As consequências da pandemia de coronavírus na esfera municipal vão além da saúde. Uma das áreas mais impactadas e que terá reflexos no curto, médio e longo prazo é o da educação, apontam especialistas ouvidos pela Gazeta do Povo.
O primeiro grande desafio será o da volta às aulas. “Há muita insegurança no ar. Alunos, pais e professores estão preocupados com o que virá”, diz Cláudia Costin, diretora do Centro de Excelência e Inovação em Políticas Educacionais da Fundação Getulio Vargas (Ceipe/FGV). “A pandemia foi muito politizada e muitos pais estão com informações conflitantes.”
A logística do retorno, depois de as crianças terem ficado mais de oito meses fora da sala de aula, não vai ser simples. Fora a questão da insegurança, há os problemas com o aprendizado das crianças durante esse período e a necessidade de rígidos protocolos sanitários, com a redução de turmas e o estabelecimento de rodízios entre elas.
Isto ocorre em um cenário em que o número de alunos por sala de aula tende a aumentar, já que muitos pais, por causa de perda de renda ou de emprego, tiraram os filhos das escolas particulares e as colocaram em públicas.
A professora Mirian Célia Castellain Guebert, do Programa de Pós-graduação em Direitos Humanos e Políticas Públicas da Pontifícia Universidade Católica do Paraná (PUC-PR). lembra que nem todas as crianças tiveram um bom processo de aprendizagem enquanto estavam fora da sala de aula.
Uma das alternativas para contornar este problema, segundo a professora Roberlayne de Oliveira Borges Roballo, do Setor de Educação da Universidade Federal do Paraná (UFPR), é trabalhar com currículos contínuos nos próximos dois anos e com uma estratégia de reforço escolar, fazendo com que os alunos fiquem de uma a duas horas/dia no turno inverso.
A maior fragilidade na aprendizagem ocorre justamente quando há uma necessidade do desenvolvimento de habilidades mais analíticas. “É necessário dar bastante atenção a português e matemática”, diz a professora da UFPR.

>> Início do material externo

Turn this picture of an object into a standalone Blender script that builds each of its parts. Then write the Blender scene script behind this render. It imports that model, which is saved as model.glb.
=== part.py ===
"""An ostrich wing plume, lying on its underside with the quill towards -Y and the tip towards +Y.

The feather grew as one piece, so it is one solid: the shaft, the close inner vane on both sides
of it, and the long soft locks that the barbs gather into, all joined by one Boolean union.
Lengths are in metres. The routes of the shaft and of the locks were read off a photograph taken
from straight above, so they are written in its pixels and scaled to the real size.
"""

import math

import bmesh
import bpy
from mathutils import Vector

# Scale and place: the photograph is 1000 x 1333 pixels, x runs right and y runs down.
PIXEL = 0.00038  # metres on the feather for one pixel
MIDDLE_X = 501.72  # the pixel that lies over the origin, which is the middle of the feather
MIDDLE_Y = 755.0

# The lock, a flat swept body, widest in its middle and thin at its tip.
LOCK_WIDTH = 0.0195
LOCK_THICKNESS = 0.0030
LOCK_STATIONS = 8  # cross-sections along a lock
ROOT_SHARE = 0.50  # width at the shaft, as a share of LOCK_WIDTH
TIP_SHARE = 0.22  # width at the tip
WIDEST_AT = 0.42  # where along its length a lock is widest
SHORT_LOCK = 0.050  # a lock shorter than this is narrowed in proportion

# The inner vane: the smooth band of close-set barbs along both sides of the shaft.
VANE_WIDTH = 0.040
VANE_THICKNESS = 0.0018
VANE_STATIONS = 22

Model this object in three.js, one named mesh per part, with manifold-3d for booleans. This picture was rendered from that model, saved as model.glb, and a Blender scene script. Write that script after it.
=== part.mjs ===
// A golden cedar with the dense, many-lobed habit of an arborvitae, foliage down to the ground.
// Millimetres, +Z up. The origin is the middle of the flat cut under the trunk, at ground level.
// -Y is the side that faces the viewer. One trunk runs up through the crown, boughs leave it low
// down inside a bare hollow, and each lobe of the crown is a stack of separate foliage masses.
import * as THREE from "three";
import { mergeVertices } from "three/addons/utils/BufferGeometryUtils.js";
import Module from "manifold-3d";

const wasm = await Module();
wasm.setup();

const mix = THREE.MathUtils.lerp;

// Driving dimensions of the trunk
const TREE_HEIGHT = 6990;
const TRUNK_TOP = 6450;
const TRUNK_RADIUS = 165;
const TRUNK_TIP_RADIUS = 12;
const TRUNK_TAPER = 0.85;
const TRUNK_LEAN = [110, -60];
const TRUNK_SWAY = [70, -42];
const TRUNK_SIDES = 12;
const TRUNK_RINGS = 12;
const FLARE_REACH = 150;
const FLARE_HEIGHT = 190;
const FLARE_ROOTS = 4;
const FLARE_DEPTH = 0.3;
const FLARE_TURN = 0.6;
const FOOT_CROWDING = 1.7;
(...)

Planejamento para a formação profissional
Mesmo com os dados do Ideb mostrando uma lenta e gradual melhoria nos níveis de aprendizado, Mirian afirma que é preciso investir em políticas públicas que possibilitem a formação profissional. “E, para isto, é necessário muito planejamento, focando no longo prazo. São necessários programas que funcionem de fato, que cheguem às crianças.”
Segundo ela, o que pode ser feito no curto prazo é o investimento pesado em programas que estimulem a leitura e a escrita para se adequar às diferentes realidades de mundo. “Há a necessidade de um novo modelo de escola que dê atenção à formação, com acesso a recursos tecnológicos e que garanta a manutenção destes conhecimentos.”
Isto passa pela mudança nos padrões de aprendizagem, ressalta Cláudia. “É preciso que os modelos de ensino sejam baseados em evidências científicas e que seja usada a criatividade, de forma a usar os recursos existentes em formas que melhor funcionem. A educação é uma complexa operação logística”, diz ela.
Um caminho passaria por pensar em uma jornada estendida para alunos e professores. “No caso destes, o ideal é uma contratação em um regime de 40 horas, o que evitaria a fragmentação de contratos de trabalho e permitiria mais dedicação e melhor acompanhamento dos alunos”, afirma a diretora do centro da FGV.
Ela também destaca que outro aspecto que pode favorecer a educação é a escolha mais profissionalizada, até mesmo por processo seletivo, do secretário municipal de educação. “É uma função extremamente técnica”, diz ela.
Questão tecnológica e inclusão digital na educação
A questão tecnológica e a inclusão digital são questões que também devem estar na agenda dos gestores municipais, apontam os especialistas. Dados do Instituto Brasileiro de Geografia e Estatística (IBGE) mostram que no Brasil, um em cada quatro brasileiros não tem acesso à rede mundial de computadores.
“O Brasil vai ter de olhar como garantir a conectividade por meio de chips ou aplicativos”, ressalta Cláudia. Essa preocupação vem em meio a um cenário desafiador por causa dos problemas fiscais e da gradual retomada da atividade, após a mais grave crise econômica em, pelo menos, 90 anos.
Para Roberlayne, da UFPR, a questão da conectividade terá de estar na agenda do município. “Mesmo com atividades por TV ou impressas, as crianças mais vulneráveis não entregavam muitas das atividades propostas.”